The comprehensive programme provides guests with a range of premium experiences such as the chance to join the sailors on board for Leg Starts and In-Port Races and be the first to welcome the boats – heading out to greet the fleet as it arrives into each new port.
“We have hosted a record number of corporate visitors in eight of our 10 stopovers around the world – a hugely positive global trend,” added Frostad.
One of the most popular aspects of the programme was the Guest Onboard experience, which offered 2,451 guests the opportunity to race in one of the seven Volvo Ocean 65s. That’s a 58% increase on the 2011-12 edition.
Frostad continued: “We are giving more people than ever before the chance to taste just what it’s like to race, alongside our elite athletes, out on the water. It’s truly a money-can’t-buy experience.”
In addition to the on-water activities, the Race also provided a premium shore experience, including a glitzy Awards Nights ceremony in each stopover, guided tours of the boats, and tailored business programmes such as conferences and product launches.
In terms of the racing, the decision to switch to a one-design class at the end of the 2011-12 edition paid dividends – with boats often separated by minutes and sometimes seconds, right up to the finish line.
“We saw six out of seven boats win both an offshore leg and an In-Port Race,” said Frostad. “There were also seven different points ties between two boats or more over the course of the Race, and seven finishes of less than five minutes between teams, which is unprecedented in offshore racing.”
Sailors from 19 different nations took part in the event, with overall winners Abu Dhabi Ocean Racing consisting of the most – an average of 6.9 nationalities on board throughout the Race.
“The Race’s status as a truly global spectacle is a key value – and, in addition to visiting 11 countries around the world, the teams are becoming more international, too,” added Frostad.
The official Volvo Ocean Race website features content in four different languages, and a team of dedicated media managers produced updates and news in a further five.

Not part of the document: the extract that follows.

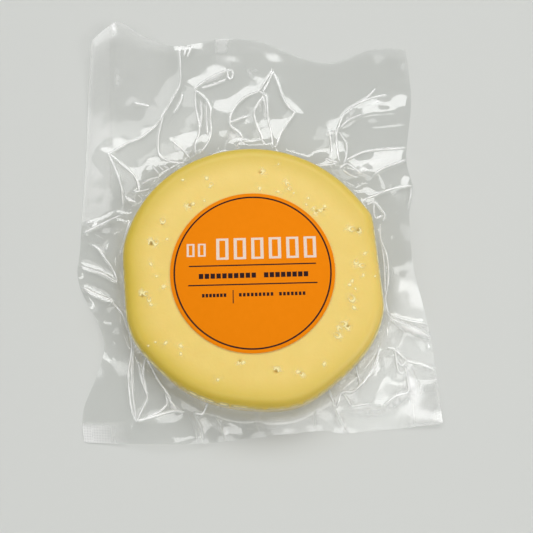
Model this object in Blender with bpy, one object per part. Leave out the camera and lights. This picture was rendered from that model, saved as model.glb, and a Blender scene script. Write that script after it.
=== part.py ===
"""Cheese disc, vacuum packed in a clear pouch with a round label on its face.

The pack lies flat on its back. The origin is the centre of the cheese's underside, X runs
across the pouch, Y along it towards the end that the vacuum machine sealed, and Z is up.
Lengths are written in millimetres and scaled to metres where the meshes are made.
"""
import math

import bmesh
import bpy

MM = 0.001

# Cheese: a disc with soft edges, pressed out of round by the pouch.
CHEESE_RADIUS = 57.3
CHEESE_HEIGHT = 17.0
TOP_ROUND = 6.0
BOTTOM_ROUND = 3.5
CROWN = 0.5            # fall of the top face from the label's bed to the rounding
BED_MARGIN = 1.5       # how far the flat bed reaches past the label
CHEESE_SEGMENTS = 84
ARC_STEPS = 4
# Each bulge of the outline: direction in degrees, radial height, half width in degrees.
OUTLINE_BULGES = (
    (20, 1.6, 9),
    (60, -0.4, 30),
    (135, 0.8, 24),
    (210, 0.8, 8),
    (250, 0.6, 20),
    (288, 2.8, 17),
    (328, 2.0, 20),
)
# Each flattened side of the outline: direction in degrees and distance from the centre.
OUTLINE_FLATS = (
    (4, 54.6),
    (184, 55.4),
)
FLAT_BLEND = 0.35      # softness of the corners beside a flattened side

# Label: a round paper sticker on the outside of the front film.
LABEL_RADIUS = 35.0
LABEL_THICKNESS = 0.3
LABEL_CENTRE = (0.15, -0.9)
LABEL_SEGMENTS = 96

# Pouch: front film drawn down round the cheese, and the two films together round it.
GAP = 0.3              # clearance between neighbouring solids
FILM = 0.4             # wall over the cheese
SKIRT = 1.0            # thickness of the flat part, wrinkles flattened
TENT_WIDTH = 7.0       # how far out from the cheese the film meets the table
TENT_TOP = 9.5         # height at which the film leaves the side of the cheese
TENT_STEPS = 3
SKIRT_STEPS = 8
UNDER_STEPS = (8, 5, 2)    # steps of the skirt that the underside has too
EDGE_STEP = 4.7        # spacing of the points along the pouch's edge
FOLD_HALF_WIDTH = 3.6

# The pouch's edge: points that each wavy side runs through, anticlockwise.
EDGE_SIDES = (
    ((-73, -69), (-50, -70.5), (-25, -71), (0, -69), (28, -66.8), (39, -68.2), (79, -65.3)),
    ((79, -65.3), (77.5, -38), (75.5, -20), (71, 5), (71, 28), (73.5, 41), (71.5, 56),
     (75.5, 84), (74, 109)),
    ((74, 109), (58, 110), (37, 104), (20, 110), (5, 117), (-13, 118.5), (-34, 114.5),
     (-48, 118.5), (-59.5, 125.5), (-65, 124), (-73.5, 116.5)),
    ((-73.5, 116.5), (-75, 90), (-75.5, 60), (-77, 18), (-77, 0), (-65, -28), (-73.5, -55),
     (-73, -69)),
)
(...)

With over 2.4 million visitors from all corners of the planet, the Race Villages saw record footfall – with a daily average of 16,326 people coming through the gates. That’s a 16% increase on the previous edition.

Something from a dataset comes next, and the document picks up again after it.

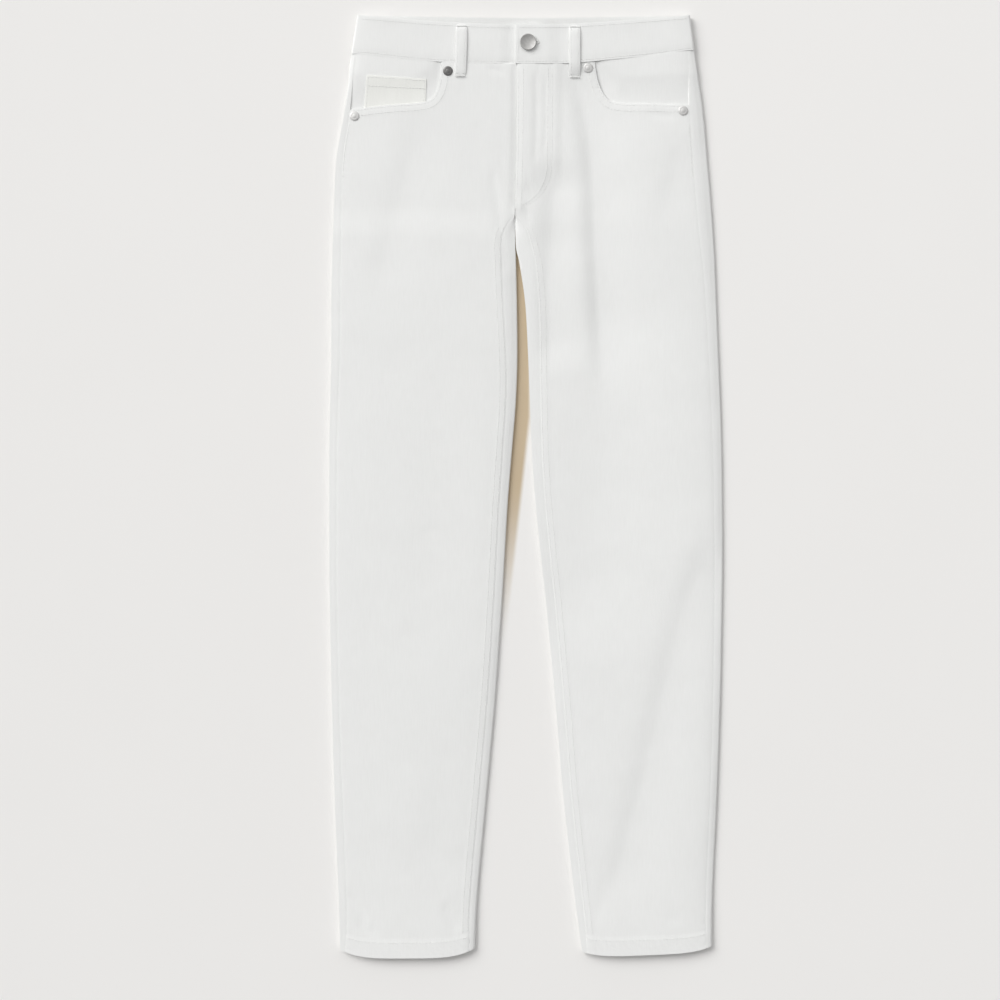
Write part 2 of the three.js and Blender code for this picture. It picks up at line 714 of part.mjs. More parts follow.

The stopovers were shorter and featured interactive activities focused around the Race, such as the ‘Another Day At The Office’ dome and the Volvo Ocean 65 cross section, which illustrated the cramped conditions the sailors endured, and welcomed 497,500 fans on board.
In addition to these attractions, the busy stopover programmes included live concerts, community activities and action displays from Red Bull athletes.
The Onboard Reporters embedded into each boat delivered consistently compelling, high definition content from the most remote corners of the world.
“The main objective this edition was to increase and focus on quality rather than quantity – and we saw a huge improvement in online and print coverage,” said Frostad.
“The likes of The Guardian, the New York Times, China’s People’s Daily, the Financial Times and Forbes covered the Race multiple times – and that’s a key measure for us,” he added. “We saw a 140% increase in online news audience, from a similar number of articles to last race.”
Similarly, in terms of TV news output, the Race’s content was featured by bigger audience channels, leading to a 27% increase in publicity value in this area, to €293 million measured by global media monitoring company Repucom.
Meanwhile, race organisers have continued to pioneer new ways to tell the story of this nine-month human endeavour.
The official Volvo Ocean Race app, delivering tailored, mobile-first content around the clock, received 391,000 downloads during the event – that’s more than double the previous edition.
And the Volvo Ocean Race social media platforms also experienced growth and high levels of engagement – with 1.2 million fans signing up to follow the event on Facebook and Twitter.
The Race continues to deliver highly lucrative opportunities for sponsors. The average team media value, measured by Repucom, was €47.5 million.
Even Team Vestas Wind, which spent much of the Race shore-bound due to damaging the boat in Leg 2, achieved a media value of €28 million.
For the 11 host ports of the race, the financial results were similarly positive. The economic impact of the Race on Alicante, the home of the event’s HQ, was measured at €89.3 million by PricewaterhouseCooper.
The next edition of the Volvo Ocean Race – the 13th – will begin in Alicante, in 2017. Seven ports – Alicante, Auckland, Cape Town, Cardiff, Gothenburg, Lisbon and Newport – have already been announced, with the full route to be disclosed in 2016.